Repeat every line below exactly as it reads.

_ _ _

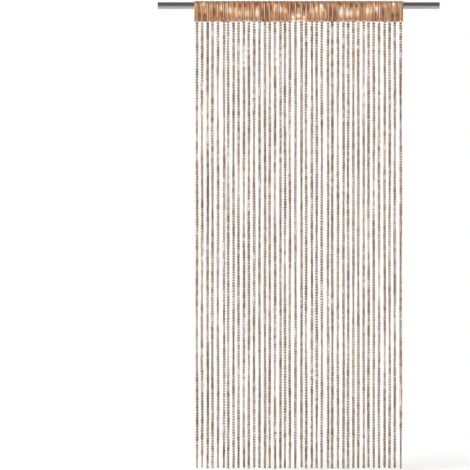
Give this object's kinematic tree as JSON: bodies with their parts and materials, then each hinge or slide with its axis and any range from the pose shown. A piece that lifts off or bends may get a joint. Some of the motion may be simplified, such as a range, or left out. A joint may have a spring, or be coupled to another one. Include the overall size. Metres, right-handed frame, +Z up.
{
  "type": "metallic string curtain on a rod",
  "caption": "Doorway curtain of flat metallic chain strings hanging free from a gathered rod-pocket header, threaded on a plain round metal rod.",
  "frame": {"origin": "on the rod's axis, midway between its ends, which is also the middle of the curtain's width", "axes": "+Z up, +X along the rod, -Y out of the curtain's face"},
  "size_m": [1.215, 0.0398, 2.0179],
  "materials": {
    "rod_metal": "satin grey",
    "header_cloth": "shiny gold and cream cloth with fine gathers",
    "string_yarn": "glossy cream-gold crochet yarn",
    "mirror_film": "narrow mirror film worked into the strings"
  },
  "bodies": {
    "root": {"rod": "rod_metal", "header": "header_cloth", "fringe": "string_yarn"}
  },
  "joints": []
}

_ _ _

* **ANSWER TO THE TASK**
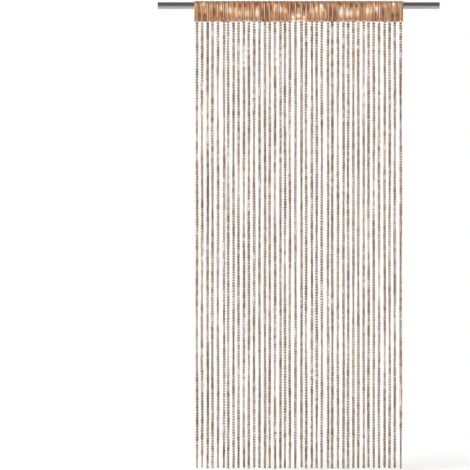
Give this object's kinematic tree as JSON: bodies with their parts and materials, then each hinge or slide with its axis and any range from the pose shown. A piece that lifts off or bends may get a joint. Some of the motion may be simplified, such as a range, or left out. A joint may have a spring, or be coupled to another one. Include the overall size. Metres, right-handed frame, +Z up.
{
  "type": "metallic string curtain on a rod",
  "caption": "Doorway curtain of flat metallic chain strings hanging free from a gathered rod-pocket header, threaded on a plain round metal rod.",
  "frame": {"origin": "on the rod's axis, midway between its ends, which is also the middle of the curtain's width", "axes": "+Z up, +X along the rod, -Y out of the curtain's face"},
  "size_m": [1.215, 0.0398, 2.0179],
  "materials": {
    "rod_metal": "satin grey",
    "header_cloth": "shiny gold and cream cloth with fine gathers",
    "string_yarn": "glossy cream-gold crochet yarn",
    "mirror_film": "narrow mirror film worked into the strings"
  },
  "bodies": {
    "root": {"rod": "rod_metal", "header": "header_cloth", "fringe": "string_yarn"}
  },
  "joints": []
}